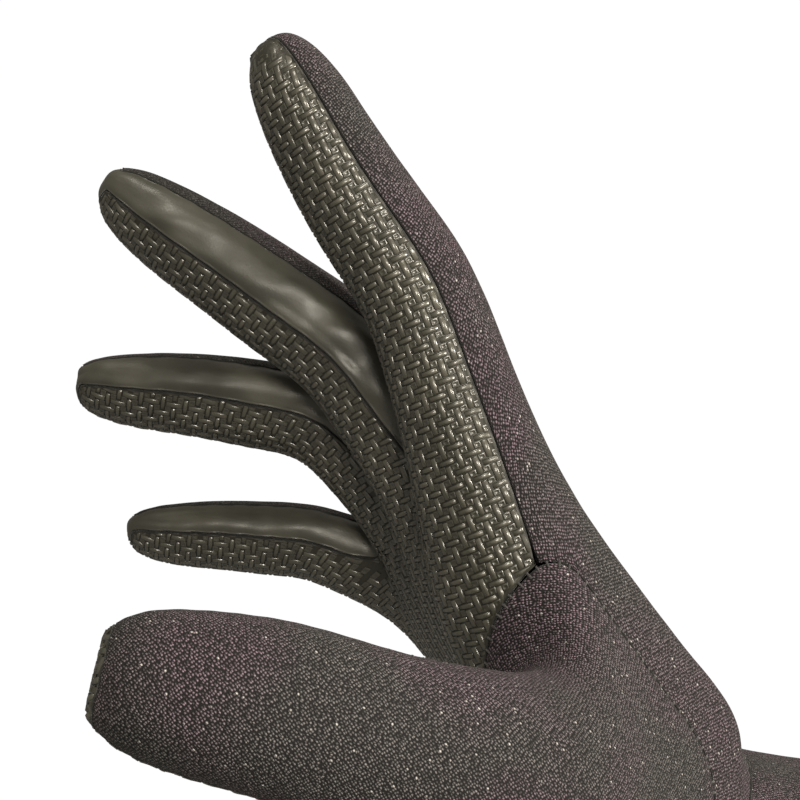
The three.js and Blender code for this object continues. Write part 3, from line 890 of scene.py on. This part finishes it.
# %% Build the embossed pieces
UP = Vector((0, 0, 1))
TOWARDS_THUMB_TIP = Vector((-1, 0, 0.1))
RUBBER_SWELL = (0.12, (16, 16, 16))  # its height and size in millimetres
RUBBER_SEAM = (0.1, 0.35, 4.6)  # roll, pucker and the puckers' pitch in millimetres
ONE_PART = [(Vector(), 0)]  # the grip isn't divided, so any place will do


def dress(piece, face):
    for material in (face, lining, foam):
        piece.data.materials.append(material)


def emboss(piece, name, spots):
    sheet = Sheet(piece)
    sheet.divide(spots)
    fade = smooth_step(*FLAT_BAND, sheet.edge)
    swell = RUBBER_SWELL[0] * sheet.grain(RUBBER_SWELL[1], 1)
    sheet.push(swell - GROOVE_DEPTH * fade - seam_pull(sheet, *RUBBER_SEAM))
    relief = lay_relief(name, sheet)
    relief.data.materials.append(bars)


ways = finger_ways()
palm = make_sheet("palm_rubber", "palm_panel", 3, UP, ways=ways)
grip = make_sheet("thumb_grip_rubber", "thumb_grip", 3, TOWARDS_THUMB_TIP)
for piece in (palm, grip):
    dress(piece, grooves)
emboss(palm, "palm_relief", [(spot, number) for spot, _, number in ways])
emboss(grip, "thumb_grip_relief", ONE_PART)

# %% [markdown]
# ## Side strips
# Each smooth strip runs from one fingertip down to the crotch and up the next finger. On the hand it
# bunches a little, so it has long soft folds beside the puckers at its seams.

# %% Build the strips
STRIP_NODES = ("side_strip_index_middle", "side_strip_middle_ring", "side_strip_ring_little")
LONG_FOLDS = (1.2, (26, 12, 9))  # height and size in millimetres
SHORT_FOLDS = (0.5, (11, 6, 5))
STRIP_SEAM = (0.2, 0.2, 6.5)  # roll, pucker and the puckers' pitch in millimetres
UNFOLDED = (0.3, 3.0)  # millimetres from the rim where the folds start and are full


def fold_strip(piece, seed):
    sheet = Sheet(piece)
    away = smooth_step(*UNFOLDED, sheet.edge)
    folds = LONG_FOLDS[0] * sheet.grain(LONG_FOLDS[1], seed)
    folds += SHORT_FOLDS[0] * sheet.grain(SHORT_FOLDS[1], seed + 5)
    sheet.push(folds * away - seam_pull(sheet, *STRIP_SEAM))


for number, node in enumerate(STRIP_NODES):
    strip = make_sheet(node.replace("side_strip", "smooth_strip"), node, 3, UP)
    dress(strip, skin)
    fold_strip(strip, number)

# %% [markdown]
# ## Knit pieces
# The back, the thumb and the cuff are knit. Foam under the knit keeps it full, and the seams draw it in.

# %% Build the knit pieces
FAR_SIDE = Vector((0, 1, 0))
ALONG_FOREARM = Vector((-0.96, 0, 0.28))
FOREFINGER_BASE = 0.075  # metres up; the forefinger is above it
FOREFINGER_SIDE = -0.005  # metres along Y; the forefinger is on the near side of it
KNIT_SWELL = (0.22, (18, 18, 18))  # height and size in millimetres
KNIT_LUMPS = (0.08, (6, 6, 6))
KNIT_SEAM = (0.1, 0.15, 5.4)  # roll, pucker and the puckers' pitch in millimetres
UNSWOLLEN = (0.0, 3.0)  # millimetres from the rim where the swell starts and is full


def on_forefinger(point):
    return point.z > FOREFINGER_BASE and point.y < FOREFINGER_SIDE


def soften(piece, seed):
    sheet = Sheet(piece)
    swell = KNIT_SWELL[0] * sheet.grain(KNIT_SWELL[1], seed)
    swell += KNIT_LUMPS[0] * sheet.grain(KNIT_LUMPS[1], seed + 3)
    away = smooth_step(*UNSWOLLEN, sheet.edge)
    sheet.push(swell * away - seam_pull(sheet, *KNIT_SEAM))


back = make_sheet("back_knit", "back_panel", 3, UP, part=on_forefinger)
thumb = make_sheet("thumb_knit", "thumb_panel", 3, TOWARDS_THUMB_TIP, hidden=FAR_SIDE)
cuff = make_sheet("cuff_knit", "cuff", 3, ALONG_FOREARM, hidden=FAR_SIDE)
for number, piece in enumerate((back, thumb, cuff)):
    dress(piece, jersey)
    soften(piece, number + 10)
hem = make_sheet("cuff_binding", "cuff_hem", 2, ALONG_FOREARM)
dress(hem, binding)

# %% [markdown]
# ## Stitches
# A thread runs along the seam between the thumb and the back. Each stitch crosses the seam as a small
# raised bar.

# %% Sew the thumb's seam
STITCH_EVERY = 1.9  # millimetres along the seam
STITCH_SHAPE = Matrix.Diagonal((0.34, 0.42, 0.55, 1))
SEWN_FROM = -0.12  # metres along X; nearer the thumb's tip the seam has no stitches
FLAT_INSIDE = 0.6  # millimetres from the rim where the sheet's own normals show its surface


def on_thumb_seam(place):
    return place[0] > SEWN_FROM and place[2] > 0


def sew(name, piece):
    """One joined mesh of stitches along the piece's rims."""
    sheet = Sheet(piece)
    inner = np.flatnonzero(sheet.outer & (sheet.edge > FLAT_INSIDE))
    tree = KDTree(len(inner))
    for index in inner:
        tree.insert(sheet.places[index], index)
    tree.balance()
    bm = bmesh.new()
    for loop in sheet.rim:
        due = 0
        for (index, length), (ahead, _) in zip(loop, loop[1:]):
            place = sheet.places[index]
            if length < due or not on_thumb_seam(place):
                continue
            due = length + STITCH_EVERY
            normal = Vector(sheet.normals[tree.find(place)[1]])
            along = Vector(sheet.places[ahead] - place).normalized()
            across = normal.cross(along).normalized()
            turned = Matrix((along, across, normal)).transposed().to_4x4()
            first = len(bm.verts)
            bm.from_mesh(upright)
            bm.verts.ensure_lookup_table()
            move = Matrix.Translation(place) @ turned @ STITCH_SHAPE @ Matrix.Scale(MM, 4)
            bmesh.ops.transform(bm, matrix=move, verts=bm.verts[first:])
    mesh = bpy.data.meshes.new(name)
    bm.to_mesh(mesh)
    bm.free()
    stitches = bpy.data.objects.new(name, mesh)
    bpy.context.collection.objects.link(stitches)
    mesh.materials.append(thread)
    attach(stitches, "root")
    print(name, "has", len(mesh.polygons), "faces")


sew("thumb_seam_stitches", thumb)

# %% [markdown]
# ## Floor and backdrop
# A white sheet of paper runs level under the glove and curves up behind it, so no horizon shows. It is
# lit evenly from within, for a plain white ground, and it throws no light back on the glove.

# %% Build the paper sweep
FLOOR_LEVEL = -0.16
SWEEP_WIDTH = 6
SWEEP_FRONT = -1.6
SWEEP_BACK = 0.9
SWEEP_RADIUS = 0.5
SWEEP_HEIGHT = 2.4
bm = bmesh.new()
start = bm.verts.new((-SWEEP_WIDTH / 2, SWEEP_FRONT, FLOOR_LEVEL))
bend = bm.verts.new((-SWEEP_WIDTH / 2, SWEEP_BACK, FLOOR_LEVEL))
bm.edges.new((start, bend))
turned = bmesh.ops.spin(
    bm,
    geom=[bend],
    cent=(0, SWEEP_BACK, FLOOR_LEVEL + SWEEP_RADIUS),
    axis=(1, 0, 0),
    angle=math.radians(90),
    steps=24,
    use_merge=False,
)
end = next(item for item in turned["geom_last"] if isinstance(item, bmesh.types.BMVert))
top = bmesh.ops.extrude_vert_indiv(bm, verts=[end])["verts"][0]
top.co.z = SWEEP_HEIGHT
wide = bmesh.ops.extrude_edge_only(bm, edges=bm.edges[:])
bmesh.ops.translate(
    bm,
    verts=[item for item in wide["geom"] if isinstance(item, bmesh.types.BMVert)],
    vec=(SWEEP_WIDTH, 0, 0),
)
bmesh.ops.recalc_face_normals(bm, faces=bm.faces)
for face in bm.faces:
    face.smooth = True
mesh = bpy.data.meshes.new("paper_sweep")
bm.to_mesh(mesh)
bm.free()
sweep = bpy.data.objects.new("paper_sweep", mesh)
bpy.context.collection.objects.link(sweep)
paper = Finish("paper")
white = (1, 1, 1, 1)
glow = {"Emission Color": white, "Emission Strength": 1.0}
mesh.materials.append(paper.finish(colour=(0, 0, 0, 1), roughness=1, **glow))
sweep.visible_diffuse = False
sweep.visible_glossy = False

# %% [markdown]
# ## Light
# The photograph's light is soft and comes from the front, a little from the right and above. A smaller
# lamp at the right catches the shoulders of the relief and leaves the finger's left side darker. Behind
# the glove it is dimmer, so its outlines don't glow. The camera sees the surroundings as white paper.

# %% Place the lights
CENTRE = Vector((-0.1, 0, 0.08))
WARM = (1.0, 0.93, 0.80)


def soft_light(name, place, size, power):
    light = bpy.data.lights.new(name, "AREA")
    light.shape = "DISK"
    light.size = size
    light.energy = power
    light.color = WARM
    lamp = bpy.data.objects.new(name, light)
    bpy.context.collection.objects.link(lamp)
    lamp.location = place
    lamp.rotation_euler = (CENTRE - Vector(place)).to_track_quat("-Z", "Y").to_euler()


soft_light("key", place=(0.78, -0.46, 0.34), size=0.2, power=16)
soft_light("top", place=(-0.25, -0.35, 0.95), size=0.3, power=4)
soft_light("front", place=(0.05, -1.0, 0.30), size=0.25, power=7)

FRONT = Vector((0.35, -0.85, 0.40)).normalized()
SKY = (0.26, 0.70)  # brightness behind the glove and in front of it
world = bpy.data.worlds.new("studio")
world.use_nodes = True
nodes = world.node_tree.nodes
links = world.node_tree.links
way = nodes.new("ShaderNodeTexCoord").outputs["Generated"]
frontal = nodes.new("ShaderNodeVectorMath")
frontal.operation = "DOT_PRODUCT"
frontal.inputs[1].default_value = FRONT
links.new(way, frontal.inputs[0])
graded = nodes.new("ShaderNodeMapRange")
for key, value in {"From Min": 0.0, "From Max": 1.0, "To Min": SKY[0], "To Max": SKY[1]}.items():
    graded.inputs[key].default_value = value
links.new(frontal.outputs["Value"], graded.inputs["Value"])
links.new(graded.outputs[0], nodes["Background"].inputs["Strength"])
nodes["Background"].inputs["Color"].default_value = (*WARM, 1)
seen = nodes.new("ShaderNodeBackground")
seen.inputs["Color"].default_value = white
either = nodes.new("ShaderNodeMixShader")
links.new(nodes.new("ShaderNodeLightPath").outputs["Is Camera Ray"], either.inputs[0])
links.new(nodes["Background"].outputs[0], either.inputs[1])
links.new(seen.outputs[0], either.inputs[2])
links.new(either.outputs[0], nodes["World Output"].inputs["Surface"])
bpy.context.scene.world = world
bpy.context.scene.view_settings.view_transform = "Standard"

===

### Exercise requirements
Repeat, word for word, the lines from the opening of the material through the line containing "relief.data.materials.append(bars)".

### Written response
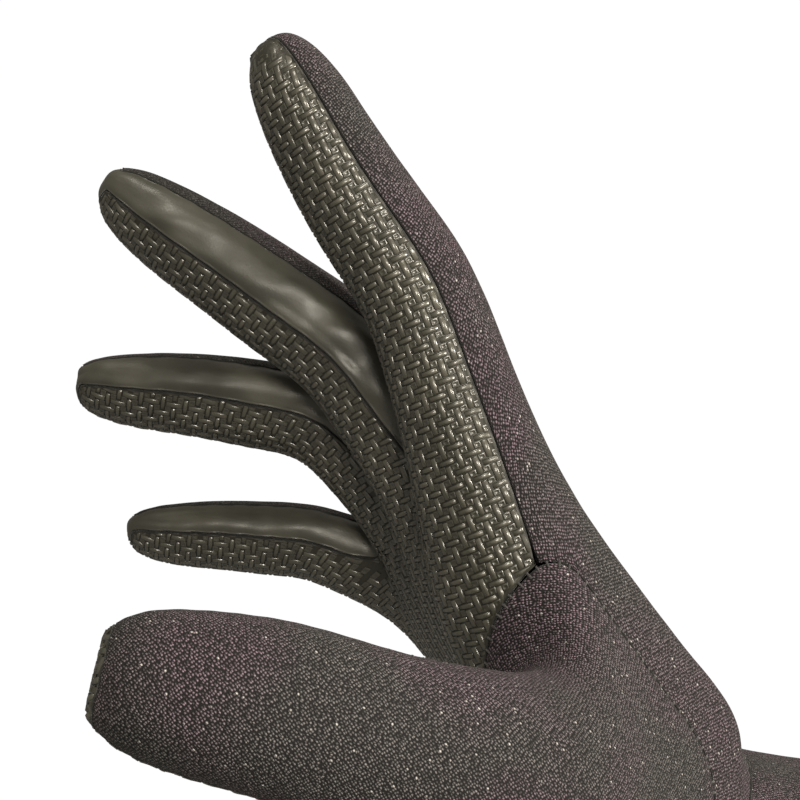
The three.js and Blender code for this object continues. Write part 3, from line 890 of scene.py on. This part finishes it.
# %% Build the embossed pieces
UP = Vector((0, 0, 1))
TOWARDS_THUMB_TIP = Vector((-1, 0, 0.1))
RUBBER_SWELL = (0.12, (16, 16, 16))  # its height and size in millimetres
RUBBER_SEAM = (0.1, 0.35, 4.6)  # roll, pucker and the puckers' pitch in millimetres
ONE_PART = [(Vector(), 0)]  # the grip isn't divided, so any place will do


def dress(piece, face):
    for material in (face, lining, foam):
        piece.data.materials.append(material)


def emboss(piece, name, spots):
    sheet = Sheet(piece)
    sheet.divide(spots)
    fade = smooth_step(*FLAT_BAND, sheet.edge)
    swell = RUBBER_SWELL[0] * sheet.grain(RUBBER_SWELL[1], 1)
    sheet.push(swell - GROOVE_DEPTH * fade - seam_pull(sheet, *RUBBER_SEAM))
    relief = lay_relief(name, sheet)
    relief.data.materials.append(bars)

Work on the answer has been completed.